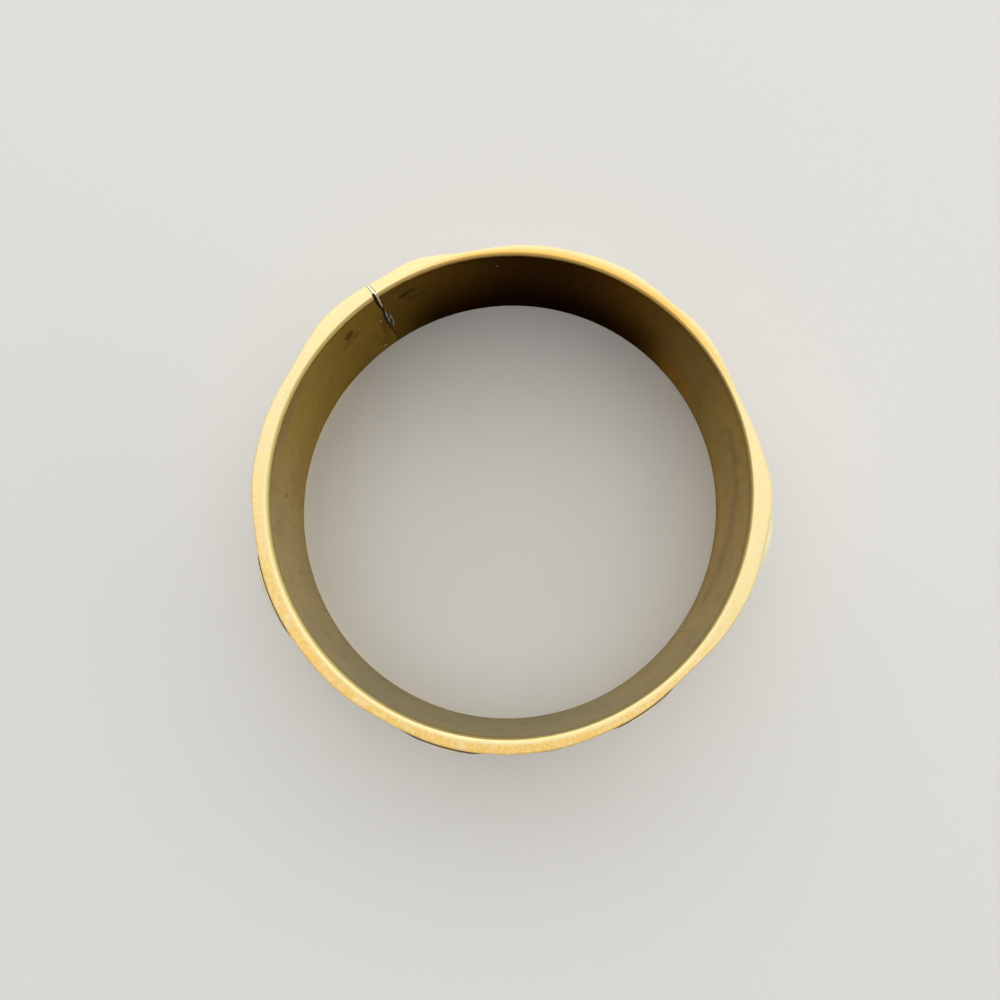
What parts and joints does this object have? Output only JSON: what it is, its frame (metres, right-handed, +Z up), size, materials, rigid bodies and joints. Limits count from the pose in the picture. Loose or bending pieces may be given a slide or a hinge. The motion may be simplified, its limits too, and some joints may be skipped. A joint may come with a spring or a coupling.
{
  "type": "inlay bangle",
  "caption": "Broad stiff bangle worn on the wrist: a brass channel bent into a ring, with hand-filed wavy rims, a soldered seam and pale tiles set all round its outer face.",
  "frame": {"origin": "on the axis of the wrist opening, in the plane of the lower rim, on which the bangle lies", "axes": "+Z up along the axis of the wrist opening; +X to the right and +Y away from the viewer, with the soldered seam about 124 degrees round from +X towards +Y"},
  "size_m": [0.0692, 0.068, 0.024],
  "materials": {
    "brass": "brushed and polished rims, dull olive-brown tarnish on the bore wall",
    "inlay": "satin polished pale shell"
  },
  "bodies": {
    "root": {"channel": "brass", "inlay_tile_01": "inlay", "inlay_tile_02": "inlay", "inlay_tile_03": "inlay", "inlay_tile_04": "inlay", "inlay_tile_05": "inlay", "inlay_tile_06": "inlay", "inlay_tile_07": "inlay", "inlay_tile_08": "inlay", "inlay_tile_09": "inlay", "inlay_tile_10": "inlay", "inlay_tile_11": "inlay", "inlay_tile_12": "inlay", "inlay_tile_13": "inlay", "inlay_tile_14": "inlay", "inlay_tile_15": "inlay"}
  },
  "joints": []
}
____
Give the listing above again, word for word.

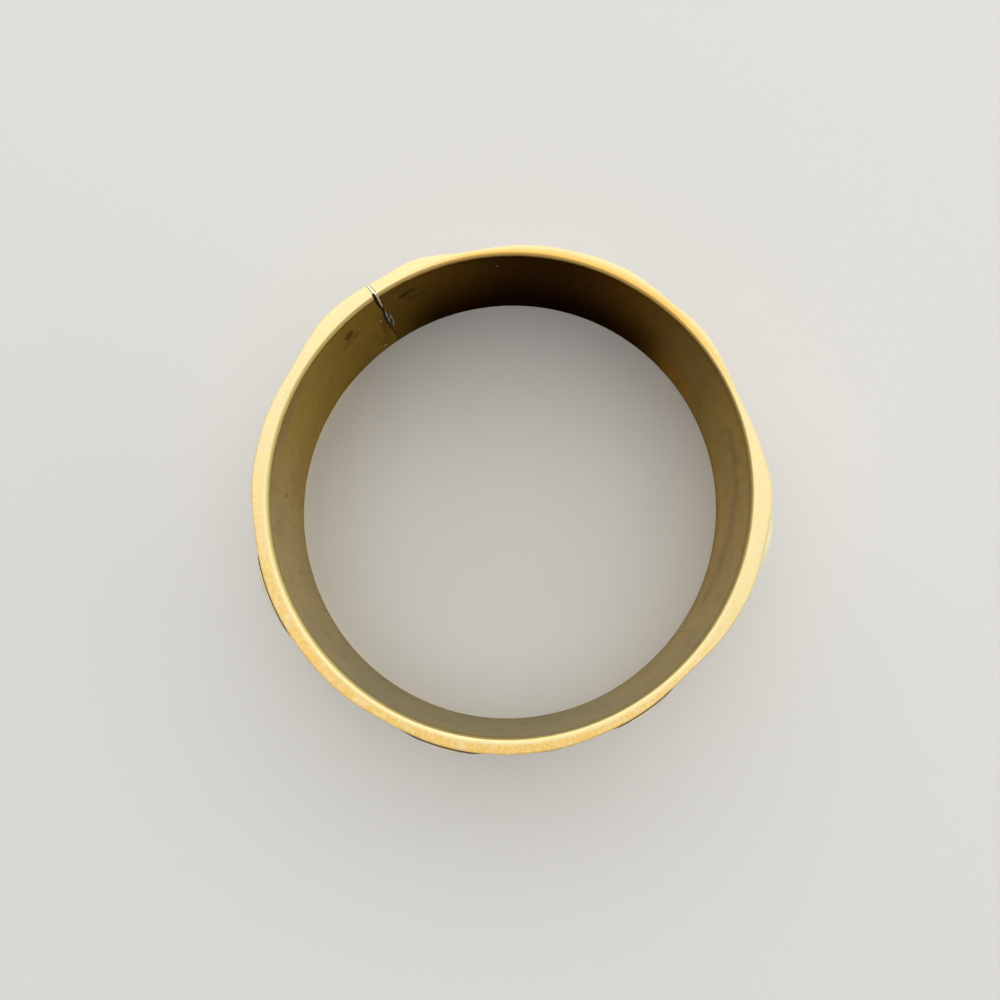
What parts and joints does this object have? Output only JSON: what it is, its frame (metres, right-handed, +Z up), size, materials, rigid bodies and joints. Limits count from the pose in the picture. Loose or bending pieces may be given a slide or a hinge. The motion may be simplified, its limits too, and some joints may be skipped. A joint may come with a spring or a coupling.
{
  "type": "inlay bangle",
  "caption": "Broad stiff bangle worn on the wrist: a brass channel bent into a ring, with hand-filed wavy rims, a soldered seam and pale tiles set all round its outer face.",
  "frame": {"origin": "on the axis of the wrist opening, in the plane of the lower rim, on which the bangle lies", "axes": "+Z up along the axis of the wrist opening; +X to the right and +Y away from the viewer, with the soldered seam about 124 degrees round from +X towards +Y"},
  "size_m": [0.0692, 0.068, 0.024],
  "materials": {
    "brass": "brushed and polished rims, dull olive-brown tarnish on the bore wall",
    "inlay": "satin polished pale shell"
  },
  "bodies": {
    "root": {"channel": "brass", "inlay_tile_01": "inlay", "inlay_tile_02": "inlay", "inlay_tile_03": "inlay", "inlay_tile_04": "inlay", "inlay_tile_05": "inlay", "inlay_tile_06": "inlay", "inlay_tile_07": "inlay", "inlay_tile_08": "inlay", "inlay_tile_09": "inlay", "inlay_tile_10": "inlay", "inlay_tile_11": "inlay", "inlay_tile_12": "inlay", "inlay_tile_13": "inlay", "inlay_tile_14": "inlay", "inlay_tile_15": "inlay"}
  },
  "joints": []
}